The Purple Druids, in conjunction with Dining Services, are attempting to heighten environmental awareness with the expansion of the College’s composting program. In addition to preparation scraps, leftover food from the kitchen and paper napkins, students can compost food from their plates.
“It is a great step for the environmental accountability of the College,” Co-Chair of the Composting Committee Katherine Birnie ’00 said. “It is making the College a more environmentally responsible place.”
The new phase of the composting program began November 4 in all five dining halls.
The College produces over 2000 pounds of food waste a day. Before the introduction of plate scrapings, composting reused approximately 40 percent of food waste daily.
Co-Chair of the Composting Committee Tanu Kumar ’01 hopes to see the daily figure rise 400 to 500 pounds with the introduction of plate scrapings. “We shouldn’t be throwing food away,” Kumar said. “We should be using it for a better purpose.”
Since its start in 1994, the student-initiated composting program has expanded greatly. The pilot program collected preparation scraps and kitchen leftovers and composted them behind Dodd House. In 1996, the Purple Druids added Driscoll and Mission to the program and set up a van service to collect the compost to take to Caretaker Farm, an organic community supported farm on Water Street. Greylock and Baxter joined the other dining halls in composting in 1998.
However, the amount of compost the College produced was too much for Caretaker Farm to handle, so the Purple Druids hired an outside hauler to bring food waste to a professional composting company. A change in haulers this year to the Master Garbologist in New Marlborough, Massachusetts, caused a bit of a delay in the implementation of the new composting stage.
“We are all having a problem about this trash,” Associate Director of Operations for Dining Service Alexandre da Silva said. “What do we do with this trash that we are generating? Where does this trash go? Do we have enough sites to accommodate this kind of volume? Dining Services feels responsible to play a role in the overall support of our environment and one way of doing that is to…support a strong composting program to alleviate the issue of a lack of trash sites.”
Raising awareness is an important aspect of the Purple Druids’ composting efforts. “My hope is to make students more aware of what they are leaving on their plates and how much food they are throwing out,” Birnie said.
Some debate exists over who should fund the composting program. Currently, the Center for Environmental Studies (CES), Buildings and Grounds (B&G) and Dining Services split the $5000 annual budget. The budget includes the cost of the hauler’s transporting the food waste from campus to the composting company and the salaries of student workers who, for work-study, pick up and bring the food filled bins to Spring Street for the hauler to transport.
“CES really shouldn’t have to fund this,” Birnie said. “It is an operation cost that B&G and the administration should be paying for.”
According to Kumar, the Composting Committee is approaching the Vice President’s Office for funds.
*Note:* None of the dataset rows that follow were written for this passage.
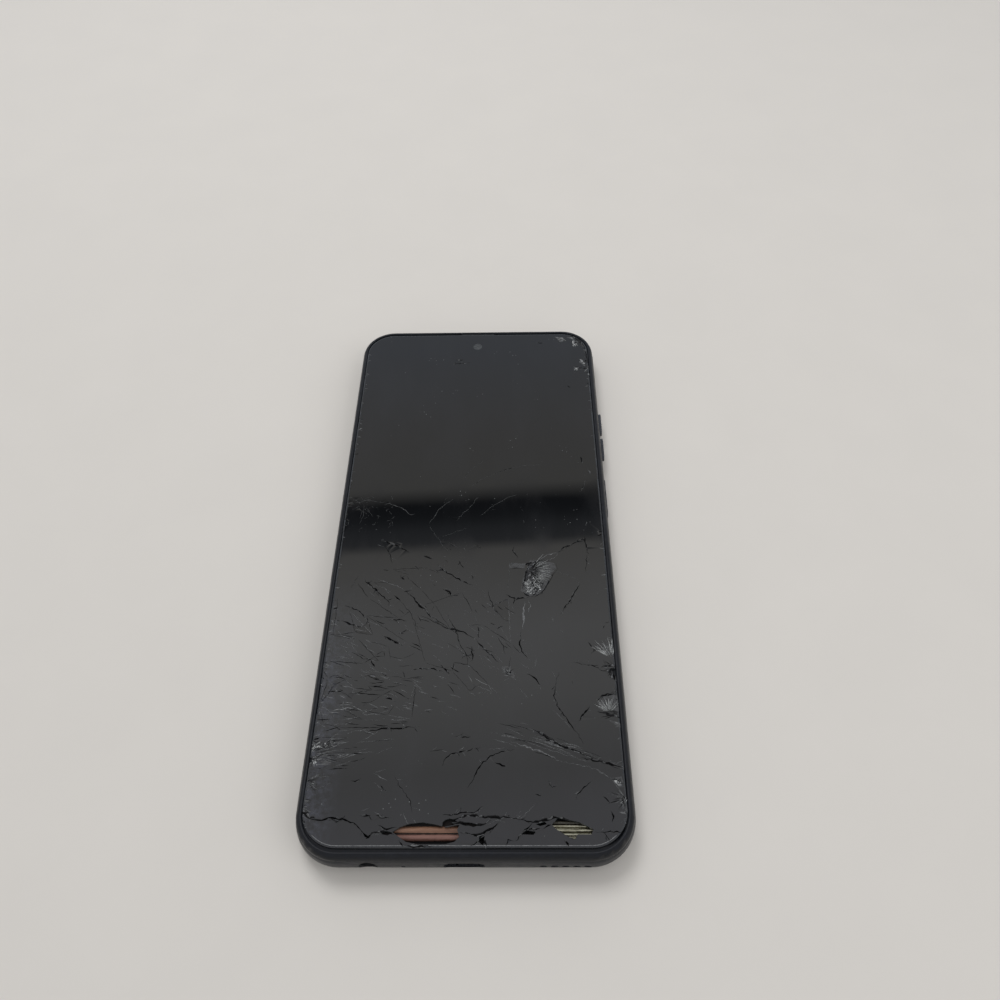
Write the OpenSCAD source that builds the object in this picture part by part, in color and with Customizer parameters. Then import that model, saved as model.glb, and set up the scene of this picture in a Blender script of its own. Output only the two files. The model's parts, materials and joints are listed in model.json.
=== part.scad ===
// Slim touchscreen phone with a shattered cover glass.
// Millimetres, +Z up out of the screen, +Y towards the earpiece end,
// origin at the middle of the flat back.

/* [Body] */
// Width across the widest part of the sides
body_w = 76; // [72:1:92]
// Length across the widest part of the ends
body_l = 166; // [150:1:200]
// Thickness from the flat back to the glass
body_t = 9; // [9:0.1:11]
// Plan radius of the outer corners
corner_r = 10.5; // [9.5:0.1:12]
// Height of the widest line of the sides
widest_z = 4.3; // [4:0.1:5]
// Thickness of the rear cover floor
floor_t = 1; // [0.8:0.05:1.1]
// Thickness of the side wall of the rear cover
wall_t = 1.5; // [1.3:0.05:1.6]

/* [Screen] */
// Thickness of the cover glass
glass_t = 0.7; // [0.55:0.05:0.8]
// Inset of the glass from the widest outline at the sides
glass_side = 2.2; // [2.15:0.05:2.6]
// Extra inset of the glass at the two ends
glass_end = 0.5; // [0.2:0.05:0.8]
// Width of the broken channels in the glass
crack_w = 0.14; // [0.1:0.01:0.25]
// Depth of the broken channels in the glass
crack_d = 0.4; // [0.2:0.05:0.5]
// Thickness of the display cell
lcd_t = 0.55; // [0.5:0.05:0.7]
// Thickness of the light unit behind the display cell
backlight_t = 1; // [0.8:0.05:1.2]

/* [Side keys] */
// Height of the key caps
key_h = 2.4; // [2:0.1:2.6]
// Length of each volume key
volume_len = 8.2; // [7:0.1:9]
// Length of the power key
power_len = 13.4; // [12:0.1:15]
// How far the volume keys stand out of the side
volume_proud = 0.6; // [0.45:0.05:0.8]
// How far the power key stands out of the side
power_proud = 0.1; // [0.05:0.05:0.5]
// Clearance round every key and round the card tray
key_gap = 0.1; // [0.06:0.01:0.15]

/* [Ports] */
// Height of the ports above the back
port_z = 4.3; // [4.2:0.05:4.4]
// Bore diameter of the headphone jack
jack_d = 3.6; // [3.5:0.02:3.64]
// Depth of the headphone jack bore
jack_depth = 14; // [13.5:0.1:15]
// Mouth width of the charging port
usb_w = 8.34; // [8.3:0.01:8.5]
// Mouth height of the charging port
usb_h = 2.56; // [2.5:0.01:2.6]
// Number of loudspeaker slots
slot_count = 5; // [3:1:5]

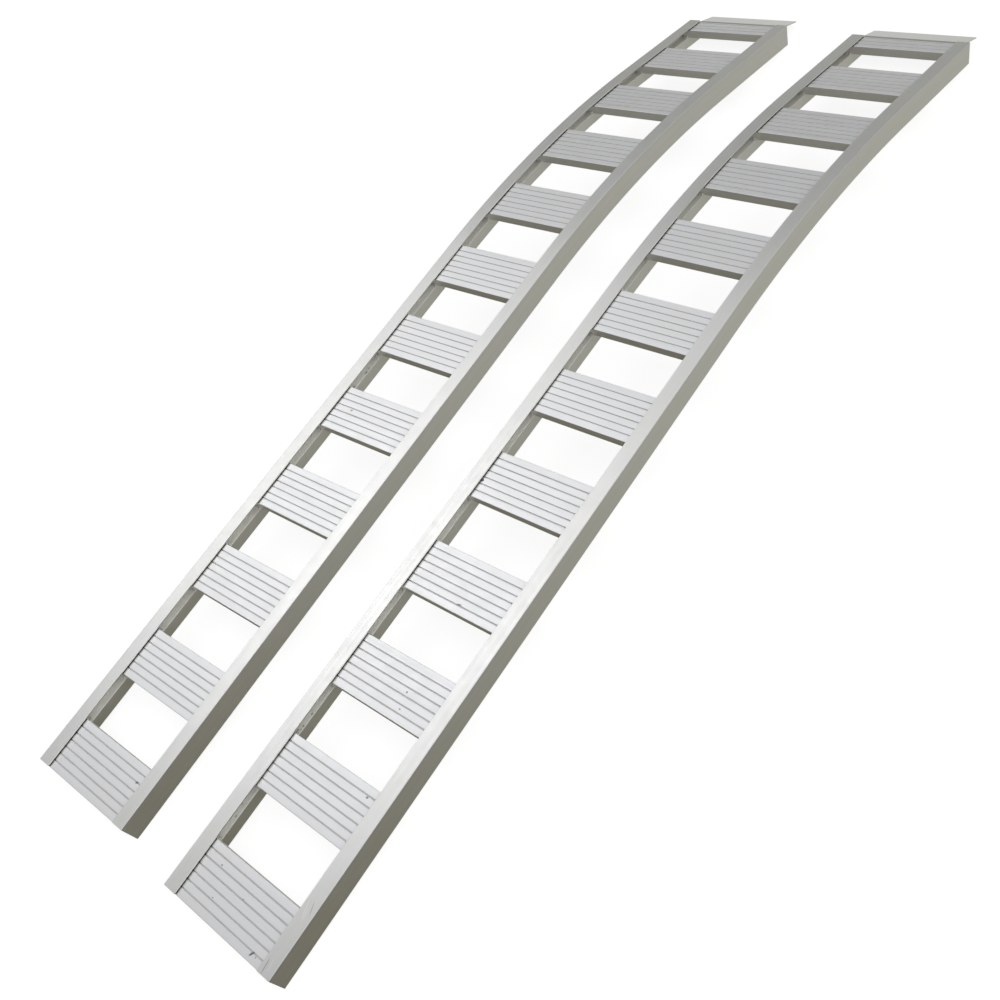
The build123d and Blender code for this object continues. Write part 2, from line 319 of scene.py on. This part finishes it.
def aluminium(name, tint, rough, along, line_bump, mottle, spec=True, metallic=0.82, marks=(), zone=None, lines=1.0):
    """Mill-finish aluminium. along: the axis of the unbent place that the extrusion lines follow."""
    m = bpy.data.materials.new(name)
    m.use_nodes = True
    nt = m.node_tree
    bsdf = nt.nodes["Principled BSDF"]
    bsdf.inputs["Metallic"].default_value = metallic
    at = N(nt, "ShaderNodeAttribute", attribute_name="rest").outputs["Vector"]
    # lines drawn out by the die: fine across, long along
    k = [900.0, 900.0, 900.0]
    k[along] = 0.9
    k2 = [210.0, 210.0, 210.0]
    k2[along] = 0.22
    k3 = [60.0, 60.0, 60.0]
    k3[along] = 0.15
    fine = noise(nt, scaled(nt, at, *k), 1.0, 2.0, 0.6)
    mid = noise(nt, scaled(nt, at, *k2, off=(3.1, 1.7, 5.3)), 1.0, 3.0, 0.55)
    wide = noise(nt, scaled(nt, at, *k3, off=(7.7, 2.9, 0.4)), 1.0, 2.0, 0.5)
    # cloudy oxide and handling marks
    cloud = noise(nt, at, 7.0, 4.0, 0.6, 0.4)
    patch = noise(nt, scaled(nt, at, 1, 1, 1, off=(11, 3, 8)), 34.0, 4.0, 0.65, 0.6)
    grain = noise(nt, at, 420.0, 2.0, 0.6)
    streak = math_node(nt, "MULTIPLY_ADD", math_node(nt, "SUBTRACT", mid, 0.5), 0.10 * lines,
                       math_node(nt, "MULTIPLY", math_node(nt, "SUBTRACT", wide, 0.5), 0.07 * lines))
    blot = math_node(nt, "MULTIPLY_ADD", math_node(nt, "SUBTRACT", cloud, 0.5), mottle,
                     math_node(nt, "MULTIPLY", math_node(nt, "SUBTRACT", patch, 0.5), mottle * 0.55))
    gr = math_node(nt, "MULTIPLY", math_node(nt, "SUBTRACT", grain, 0.5), 0.06)
    val = math_node(nt, "ADD", math_node(nt, "ADD", streak, blot), gr)
    val = math_node(nt, "ADD", val, 1.0)
    # small dark specks and scuffs
    vor = N(nt, "ShaderNodeTexVoronoi", feature="F1")
    vor.inputs["Scale"].default_value = 15.0
    vor.inputs["Randomness"].default_value = 1.0
    nt.links.new(at, vor.inputs["Vector"])
    cell = N(nt, "ShaderNodeSeparateColor")
    nt.links.new(vor.outputs["Color"], cell.inputs[0])
    rare = math_node(nt, "GREATER_THAN", cell.outputs[0], 0.80)
    size = math_node(nt, "MULTIPLY_ADD", cell.outputs[1], 0.020, 0.006)
    dot = math_node(nt, "LESS_THAN", vor.outputs["Distance"], size)
    speck = math_node(nt, "MULTIPLY", math_node(nt, "MULTIPLY", dot, rare), 0.55 if spec else 0.0)
    # thin scratches in random directions
    sc = N(nt, "ShaderNodeTexVoronoi", feature="DISTANCE_TO_EDGE")
    sc.inputs["Scale"].default_value = 9.0
    nt.links.new(scaled(nt, at, 1.0, 1.0, 1.0, off=(2.3, 9.1, 4.4)), sc.inputs["Vector"])
    thin = math_node(nt, "LESS_THAN", sc.outputs["Distance"], 0.0035)
    mask = math_node(nt, "GREATER_THAN", noise(nt, scaled(nt, at, 1, 1, 1, off=(5, 5, 1)), 6.0, 1.0), 0.60)
    scratch = math_node(nt, "MULTIPLY", math_node(nt, "MULTIPLY", thin, mask), 0.22)
    base = N(nt, "ShaderNodeVectorMath", operation="SCALE")
    base.inputs[0].default_value = tint
    nt.links.new(val, base.inputs["Scale"])
    warm = mix_col(nt, math_node(nt, "MULTIPLY", math_node(nt, "SUBTRACT", cloud, 0.42), 1.3, clamp=True),
                   base.outputs[0], (tint[0] * 0.93, tint[1] * 0.925, tint[2] * 0.88))
    wear_and_painted_light = mix_col(nt, speck, warm, (0.16, 0.155, 0.15))
    wear_and_painted_light = mix_col(nt, scratch, wear_and_painted_light, (0.95, 0.95, 0.95))
    for centre, rx, ry, turn, amount, colour in marks:
        m_ = math_node(nt, "MULTIPLY", spot(nt, at, centre, rx, ry, turn), amount)
        wear_and_painted_light = mix_col(nt, m_, wear_and_painted_light, colour)
        speck = math_node(nt, "MAXIMUM", speck, math_node(nt, "MULTIPLY", m_, 0.6))
    zr = None
    if zone:
        zn = N(nt, "ShaderNodeAttribute", attribute_name="zone").outputs["Vector"]
        zs = N(nt, "ShaderNodeSeparateXYZ")
        nt.links.new(zn, zs.inputs[0])
        # the zone functions add painted light and painted shade to this colour
        wear_and_painted_light, zr, zm = zone(nt, zs, wear_and_painted_light, at)
        if zm is not None:
            nt.links.new(math_node(nt, "MULTIPLY_ADD", zm, -0.76, metallic), bsdf.inputs["Metallic"])
    nt.links.new(wear_and_painted_light, bsdf.inputs["Base Color"])
    r = math_node(nt, "MULTIPLY_ADD", math_node(nt, "SUBTRACT", mid, 0.5), 0.16, rough)
    r = math_node(nt, "MULTIPLY_ADD", math_node(nt, "SUBTRACT", patch, 0.5), 0.14, r)
    r = math_node(nt, "ADD", r, math_node(nt, "MULTIPLY", speck, 0.3), clamp=True)
    if zr is not None:
        r = math_node(nt, "ADD", r, zr, clamp=True)
    nt.links.new(r, bsdf.inputs["Roughness"])
    h = math_node(nt, "MULTIPLY_ADD", fine, 0.6, math_node(nt, "MULTIPLY", mid, 0.35))
    h = math_node(nt, "MULTIPLY_ADD", grain, 0.25, h)
    h = math_node(nt, "MULTIPLY_ADD", speck, -1.2, h)
    h = math_node(nt, "MULTIPLY_ADD", scratch, -1.0, h)
    bump = N(nt, "ShaderNodeBump")
    bump.inputs["Strength"].default_value = line_bump
    bump.inputs["Distance"].default_value = 0.00025
    nt.links.new(h, bump.inputs["Height"])
    nt.links.new(bump.outputs[0], bsdf.inputs["Normal"])
    return m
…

Both the Composting Committee and Dining Services have many plans for the future to expand the composting program and to make the campus more environmentally responsible. A composting site on campus where students take the leftover food, compost it and use it to grow food to be used in the dining halls hovers as an appealing vision before Purple Druids. Birnie and Kumar point to nearby Middlebury College as an institution that implements this process.
According to da Silva, Dining Services wishes to carry out more waste-free outdoor picnics, an innovation begun recently in conjunction with the Purple Druids. Da Silva wants make the Underground Express more environmentally friendly by replacing paper bags with reusable cloth lunch sacks and encouraging the recycling of soda cans and plastic sandwich containers. Jarring people out of complacency is a goal of the environmentally driven Druids. “In our daily lives we are very self-absorbed,” Kumar said. “The act of just scraping your own plate will trigger people to think.”